V Vaidyanathan, MD and CEO of ICICI Prudential Life Insurance, said, “With a clear electoral verdict, reforms will be accelerated. The expectation is that reforms on the insurance side will happen quickly. The pending bill for raising FDI limit may go through soon.”
According to earlier calculation made by T R Ramachandran, managing director and CEO of Aviva Life Insurance, FDI in life insurance companies operating in India would go up by two-and-a-half times from the level of around
Rs 2,500 crore when the insurance amendment bill was introduced in Parliament.
“Increase in FDI will help us offer better products, more options and better services. It will also help us increase the much-needed penetration levels in the country,” Rajesh Relan, managing director of MetLife India Insurance, said. Jayant Khosla, MD and CEO of Future Generali Life Insurance, agrees with Relan. “The economic slowdown had halted growth rate of the insurance sector to a certain extent. With the amendment in the insurance bill, customers will now have more choices in terms of products and services,” Khosla said.

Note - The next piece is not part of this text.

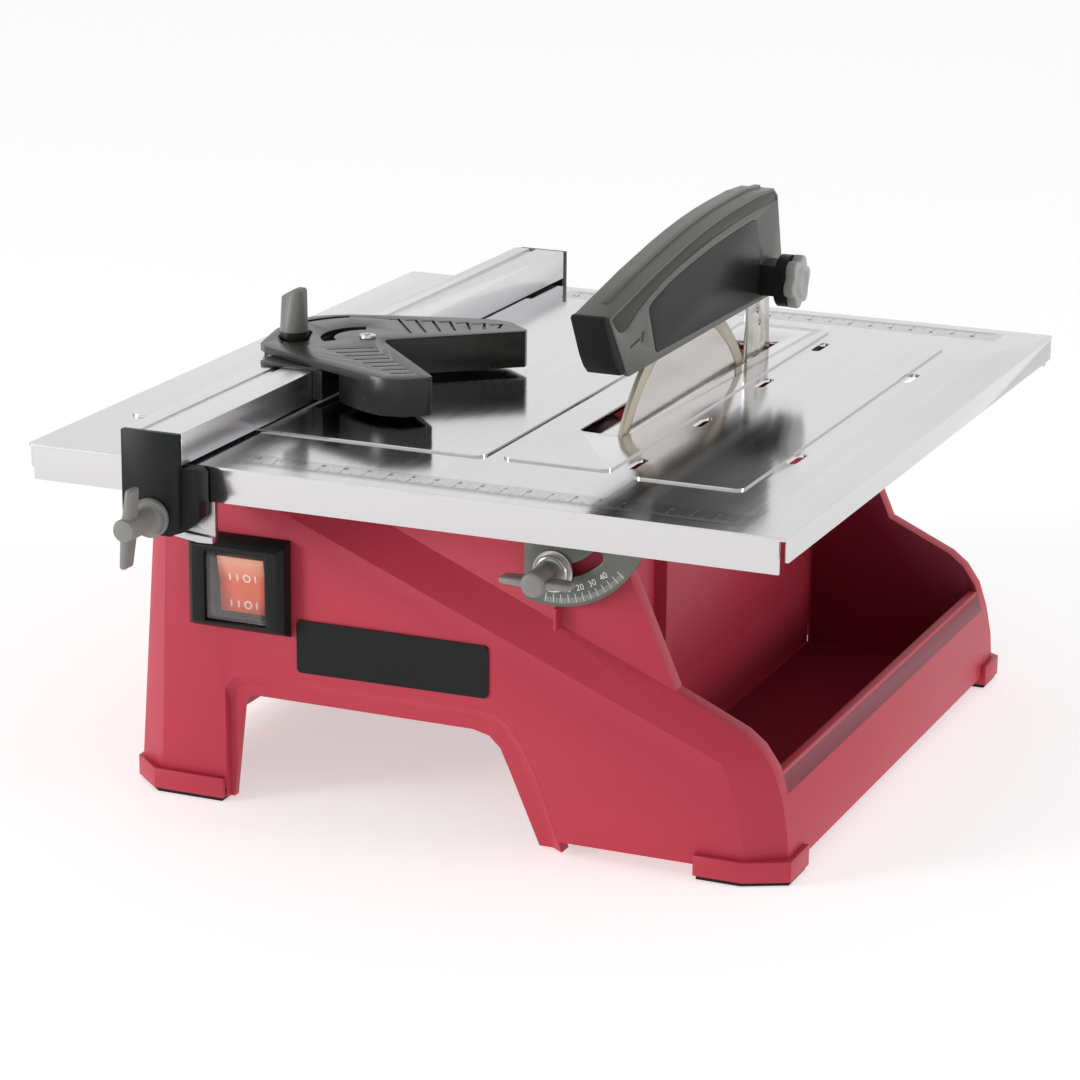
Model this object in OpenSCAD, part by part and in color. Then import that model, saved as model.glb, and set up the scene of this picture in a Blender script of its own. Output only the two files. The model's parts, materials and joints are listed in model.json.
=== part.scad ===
// Bench wet tile cutter with a tilting table. Millimetres, +Z up, +X right, +Y back.
// Modules are drawn with z = 0 on the table top and are lifted on to the feet by place().

/* [Table] */
// overall width of the table sheet
table_w = 330; // [280:1:400]
// overall depth of the table sheet
table_d = 372; // [300:1:420]
// height of the table top above the bench
table_height = 157; // [150:1:170]
// thickness of the table sheet
sheet_t = 1.5; // [1:0.1:3]
// depth of the front and rear skirts
skirt_front = 14.8; // [8:0.1:20]
// depth of the side skirts
skirt_side = 10.5; // [6:0.1:14]
// height of the raised table panels
panel_h = 0.8; // [0.3:0.1:1]

/* [Tilt] */
// sideways position of the tilt axis
tilt_x = 53.5; // [52:0.1:56]
// height of the tilt axis below the table top
tilt_z = -11.5; // [-14:0.1:-10]
// outside radius of the graduated bracket
bracket_r = 40.8; // [38:0.1:43]
// radius of the lock slot centre line
slot_r = 26.15; // [25:0.05:28]
// width of the lock slot
slot_w = 5.6; // [5.3:0.1:6]
// plane of the front bracket
bracket_y = -146; // [-147:0.1:-145]
// plane of the rear bracket
bracket_y2 = 147.5; // [147:0.1:149]

/* [Blade] */
// blade diameter
blade_d = 178; // [170:1:180]
// plane of the blade
blade_x = 51; // [50:0.1:52]
// fore and aft position of the arbor
arbor_y = 1.5; // [0:0.5:3]
// height of the arbor below the table top
arbor_z = -50.6; // [-55:0.1:-48]
// thickness of the rim
rim_t = 2.2; // [1.8:0.1:2.6]
// thickness of the steel core
core_t = 1.7; // [1.2:0.1:1.8]

/* [Base] */
// front face of the base
base_front = -151; // [-153:0.5:-150]
// plane of the set back upper front wall
wall_front = -141; // [-142:0.5:-140]
// outside plane of the upper rear wall
wall_rear = 144; // [143:0.5:145]
// shell wall thickness
wall_t = 3; // [2.5:0.1:4]
// thickness of the upper end walls
end_t = 8; // [6:0.5:9]
// lower edge of the shell
shell_low = -151.3; // [-152:0.1:-150]

/* [Fence] */
// right face of the fence at rest
fence_right = -88; // [-95:0.5:-80]
// width of the fence rail
fence_w = 26; // [22:0.5:30]
// underside of the fence rail
fence_low = 1.2; // [1:0.1:2]
// top of the fence rail
fence_top = 14.7; // [12:0.1:18]

/* [Guard] */
// underside of the guard
guard_low = 28.5; // [26:0.5:32]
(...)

The move to introduce a bill to hike the FDI cap in insurance had been put on hold for nearly fours because of the opposition from the Left parties.
Paresh Parasnis, executive director and principal officer of HDFC Standard Life Insurance Company, said, “The bill will open doors for source of capital. The economy will recover faster from the downturn as the government will have focused policies in absence of any pulls and pressures of other allied parties.”
Rajesh Sud, CEO and MD of Max New York Life Insurance, felt the stability in governance will be good for the business of the insurance industry.